Friday, August 5, 2011

Congo--the good, the bad, and the sweaty--Part VI--some final thoughts

Congo is not an easy story to tell.  It is a very beautiful place, but there is some real sadness and much of it surrounds the stories of our children.  It is a rich culture with a bleak and bloody history.  It is a country with more than its share of problems, but also filled with so many loving people doing so much to improve lives and make change.

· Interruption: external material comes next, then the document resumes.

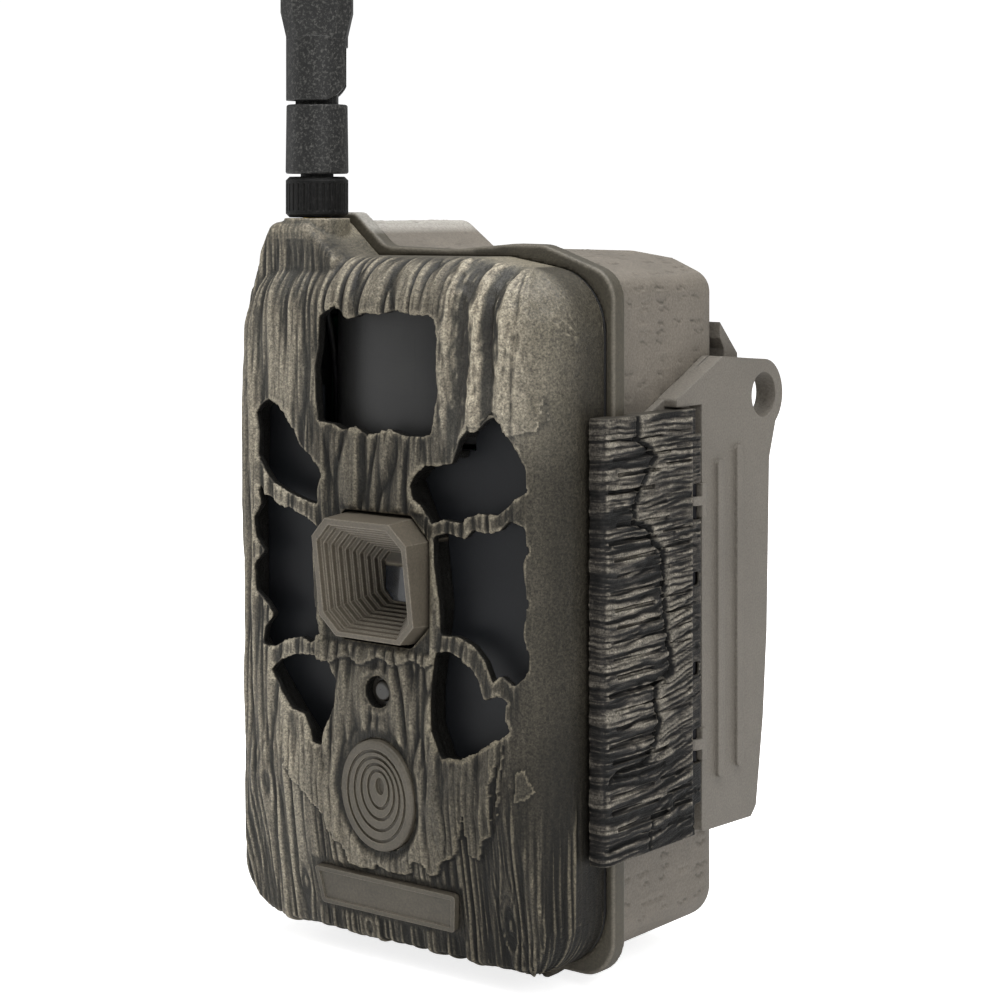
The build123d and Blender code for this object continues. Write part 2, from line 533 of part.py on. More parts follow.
with BuildPart() as front_housing:
    prism(at_y(SEAM_Y), SHELL, SEAM_Y - FACE_Y)
    fillet(front_housing.faces().sort_by(Axis.Y)[0].edges(), EDGE_R)
    # receding chin
    chin_y = FACE_Y + CHIN_SLOPE * (CHIN_TOP_Z - CHIN_CUT_Z)
    prism(at_x(-60), [(FACE_Y, CHIN_TOP_Z), (-45.0, CHIN_TOP_Z), (-45.0, CHIN_CUT_Z),
                      (chin_y, CHIN_CUT_Z)], 120, CUT)
    add(shoulder.part)
    rod_z(*ANTENNA_XY, 7.0, 147.0, PAD_Z)
    # hollow
    prism(at_y(SEAM_Y), inset(SHELL, SHELL_T), SEAM_Y - WALL_Y, CUT)
    prism(at_y(SEAM_Y), TOWER_HOLLOW, 12.4, CUT)
    # openings: recesses behind, ragged edges and thin webs in the outer skin
    for back in (LEFT_BACK, RIGHT_BACK):
        prism(at_y(WALL_Y + 0.5), back, 4.3, CUT)
    for edge in (PIR_EDGE, LEFT_UP, LEFT_MID, LEFT_LOW, RIGHT_UP, RIGHT_MID, RIGHT_LOW):
        prism(at_y(-34.0), edge, 10, CUT)
    block(-20.7, 20.7, -35.3, -31.0, 105.2, 135.6, CUT)
    # seat of the lens hood, light pipe hole, badge and name plate seats
    prism(at_y(HOOD_REAR_Y), octagon(13.45, 13.25, 4.6, HOOD_Z), 12, CUT)
    rod_y(0, LIGHT_PIPE_Z, 3.25, -45, -30, CUT)
    with BuildSketch(badge_plane):
        Ellipse(9.7, 11.5)
    extrude(amount=8, mode=CUT)
    prism(chin_plane.offset(-0.5), PLATE, 6, CUT)
    # screw posts
    for x, z in PANEL_SCREWS:
        rod_y(x, z, 3.0, -33.0, -21.0)
        rod_y(x, z, PANEL_SCREW_R, -29.5, -20.0, CUT)
    # antenna connector hole
    rod_z(*ANTENNA_XY, 3.15, 140, 155, CUT)
    rod_z(*ANTENNA_XY, 4.4, 143, 147.6, CUT)
    # hinge knuckles
    for z in (34.4, 88.0):
        rod_z(HINGE_X, HINGE_Y, HINGE_KNUCKLE_R, z, z + 11.6)
        block(HINGE_X, -42.4, -21.6, -19.1, z, z + 11.6)
    rod_z(HINGE_X, HINGE_Y, PIN_R + PIN_CLEARANCE, 30, 104, CUT)
save(front_housing.part, "front_housing")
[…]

So finally, here are some of my final thoughts on my time in Congo.  If you missed my earlier posts you may want to check them out:  Part I, Part II, Part III, Part IV, and Part V

Better Than I Expected
  • My babies--they were healthier and happier than I could have ever hoped for.  They bonded to us quickly and were pretty easy to care for.  They didn't sleep well for a wide variety of reasons, but during the day they were sweet and funny and more than we could have dreamed of.
  • The guesthouse--I was expecting pretty rough accommodations, but the guesthouse was not bad at all.  I had running hot water at all times, electricity most of the time, pretty good Internet access, and much better air conditioning than I expected.  It was pretty clean and felt very safe.  For three weeks it was home and it felt pretty homey.
  • The wildlife--other than some pesky ants that were trying to eat our formula, I didn't find any insects or other creepy crawlies in our apartment.  The mosquitoes were not as thick as we have them here at home and I only ended up with a couple of bites.
  • The company--we met some of the loveliest, funniest, kindest, most wonderful families while staying in Kinshasa.  I know that we have formed some lifelong friendships while on this journey.
  • The flight attendant on Brussels Air that took such good care of the babies and took our first family photo below.
  • Meeting Papa L and Mama J--being in the home where all three of my boys lived and were loved was such an amazing experience.  I will thank God always for that amazing family and the care that they provided to Haven, Manny, and JoJo.

Worse Than I Expected

  • The heat--I live in the one of the hottest parts of the country, but I can always escape to an air conditioned building or car.  But there was no relief in Kinshasa.  Even the places that had a/c couldn't quite keep up.  I was a sweaty mess for 3 weeks straight.  I have heard however that the families that just got back had cool enough weather that they needed sweaters at night.  Not sure I believe them!  We only had rain twice and rarely so much as a slow breeze.
  • The traffic--no traffic jam that you have ever experienced can compare with being in a micro/minivan with no airconditioning, way past the legal limit of passengers, a poopy baby on your lap, your sweaty husbands arm around your shoulder (because there is no place else to put it, short of cutting it off and putting it on the roof), and exhaust fumes pouring in the windows.  The car rides were definitely some of the lowest points of my trip
  • Being away from "the Bigs"--I love Grace and Haven so much it hurts, but I didn't really know how much that was until I watched them start to cry on skype because we weren't home with them. 
  • The food--I was looking forward to a food adventure like I had in China.  I did not get one.  I got some pretty lame attempts at American cuisine, pizza with really bizarre toppings, and a enough Orange Fanta to float a boat.  I did get to try Lebanese food (pretty good) and some Chinese takeout (not so good).  Maybe this explains why there aren't Congolese restaurants in every city in the US.
  • The pollution--thank goodness for the EPA and all the agencies that regulate my world.  The air, water, and land pollution in Kinshasa blew my mind.  There is no public trash collection so garbage just piles up on the streets and in the waterways.  There was a constant smell of burning trash in the air.  On our last day in Kinshasa, as we were driving to the airport, the smog was so thick that you could not see more than 3 cars in front of you. I am not someone who is prone to allergy problems, but the air pollution effected me the whole time I was there.  I was coughing and had burning eyes from the moment we got off the plane.
  • The orphanages--the pictures you see on TV or on other peoples blogs simply do not tell the story.  My trip to our boys orphanage will always be one of my hardest memories.
  • Dealing with government offices--Ours and Theirs!  When they say come back tomorrow your paperwork will be complete, unless the office has burnt down, your paperwork should be complete.  If it is not going to be, don't lie and tell me it will!!!
  • The airline ticket office--almost as friendly as a government office!
  • Despair and Poverty--no amount of media exposure can take the place of actually visiting a place like DRC.  I wish everyone could spend time in a country like this one.  Keeping up with the Joneses would suddenly seem unimportant.
My trip to DRC was no vacation, but I was sad to leave and I look forward to going back. I want to go back someday without my kids so that I can really get some work done.  And I want to go back someday with all my kids so that my boys can meet their foster family, learn about their culture, and get a better understanding of how and why they ended up in my family.  I was thrilled to be home but I feel like there is some unfinished business for our family in the Democratic Republic of Congo.